Gageons que nous nous y essayons ici, avec les armes mineures, volontairement mineures qui sont les nôtres. Car sans doute, usant de l’écriture, la jeunesse de Clichy n’est pas à égalité d’armes avec les forces rhétoriques de simplification. D’ailleurs, elle le sait très bien. Et ils le savent très bien aussi, eux, les réducteurs. Mais ce déficit, pour n’être que rhétorique, ne saurait en rien réduire la sensibilité, l’acuité d’une émotion, la charge poétique inhérente à tout être humain. À ce jeu-là, parmi les pièges auxquels nous mène de porter la contradiction, il y aurait la tentation de forcer le trait d’une banlieue pensante et contemplative. Mais il n’y a aucun trait à forcer. La vie est partout. Elle s’immisce et se ramifie dans tous les yeux de la terre, dans toutes les rues de toutes les banlieues du monde. La conscience est un endroit dense et irisé, constellée d’impressions et d’instants secrets, éclats d’intensité, de lumière diffractée qui traverse chacun d’entre nous, n’importe où, à chaque heure du jour. C’est en partant de cette évidence que nous avons commencé à travailler avec les lycéens de Clichy-sous-Bois, cherchant à circonscrire, à scénographier tous ces paysages intérieurs et leurs environnements, s’enquérant de savoir ce que pouvait vouloir dire pour chacun habiter, vivre ou penser, et regarder le ciel. Le postulat est simple : un lycéen de Clichy-sous-Bois perçoit autant de nuances du ciel qu’un philosophe. Au pire, il manque de lexique pour les dire et ça n’a pas beaucoup d’importance. Il connaît lui aussi l’herbe verte des pelouses. Il ressent lui aussi le tremblement du monde. Il éprouve lui aussi la cartographie de son enfance. Il sait même se penser lui-même en train de le faire. Il est loin d’être « coupé du monde » ou « sectionné de soi ».

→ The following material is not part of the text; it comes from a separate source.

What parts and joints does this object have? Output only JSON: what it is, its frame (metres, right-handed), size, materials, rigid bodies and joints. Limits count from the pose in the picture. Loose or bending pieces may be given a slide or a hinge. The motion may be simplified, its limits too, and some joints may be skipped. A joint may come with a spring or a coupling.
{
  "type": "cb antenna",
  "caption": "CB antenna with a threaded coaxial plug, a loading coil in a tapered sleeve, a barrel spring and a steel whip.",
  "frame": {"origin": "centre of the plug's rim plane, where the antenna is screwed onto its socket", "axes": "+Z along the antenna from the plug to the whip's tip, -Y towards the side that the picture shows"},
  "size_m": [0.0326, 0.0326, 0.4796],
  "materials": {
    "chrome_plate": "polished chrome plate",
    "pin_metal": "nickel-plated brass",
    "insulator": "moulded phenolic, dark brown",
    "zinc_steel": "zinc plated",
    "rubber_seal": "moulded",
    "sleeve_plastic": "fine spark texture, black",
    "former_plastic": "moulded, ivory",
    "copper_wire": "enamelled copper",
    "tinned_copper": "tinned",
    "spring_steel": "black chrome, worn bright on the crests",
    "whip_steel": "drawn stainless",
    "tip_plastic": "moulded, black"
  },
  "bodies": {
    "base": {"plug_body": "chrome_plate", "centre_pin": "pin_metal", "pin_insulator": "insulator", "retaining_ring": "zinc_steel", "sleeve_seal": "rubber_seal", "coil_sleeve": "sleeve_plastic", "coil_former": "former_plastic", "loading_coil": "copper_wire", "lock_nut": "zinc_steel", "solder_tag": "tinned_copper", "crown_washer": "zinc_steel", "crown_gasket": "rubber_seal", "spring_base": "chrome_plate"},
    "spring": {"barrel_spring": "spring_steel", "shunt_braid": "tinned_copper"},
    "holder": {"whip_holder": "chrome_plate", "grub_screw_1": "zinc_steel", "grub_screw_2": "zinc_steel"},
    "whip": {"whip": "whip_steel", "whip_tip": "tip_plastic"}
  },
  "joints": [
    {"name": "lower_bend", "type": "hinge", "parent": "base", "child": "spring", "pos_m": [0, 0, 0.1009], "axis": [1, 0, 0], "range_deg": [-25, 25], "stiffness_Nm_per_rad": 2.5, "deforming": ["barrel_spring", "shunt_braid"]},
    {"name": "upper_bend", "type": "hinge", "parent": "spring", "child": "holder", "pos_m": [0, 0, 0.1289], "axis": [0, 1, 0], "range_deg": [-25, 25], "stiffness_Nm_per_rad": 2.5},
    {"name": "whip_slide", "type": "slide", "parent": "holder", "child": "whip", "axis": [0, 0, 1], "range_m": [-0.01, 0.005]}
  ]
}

La banlieue a ses problèmes et ses plaintes, elle a ses endroits indignes et ses grandes détresses qu’il convient d’écouter et de résoudre mais pour autant, qu’on ne dénie pas, jamais, à aucun être humain, ni la capacité à contempler, ni la capacité à penser, ni la densité de ses émotions. Qu’on ne hiérarchise jamais l’âme humaine. Puisse ce travail contribuer à la reprise du partage.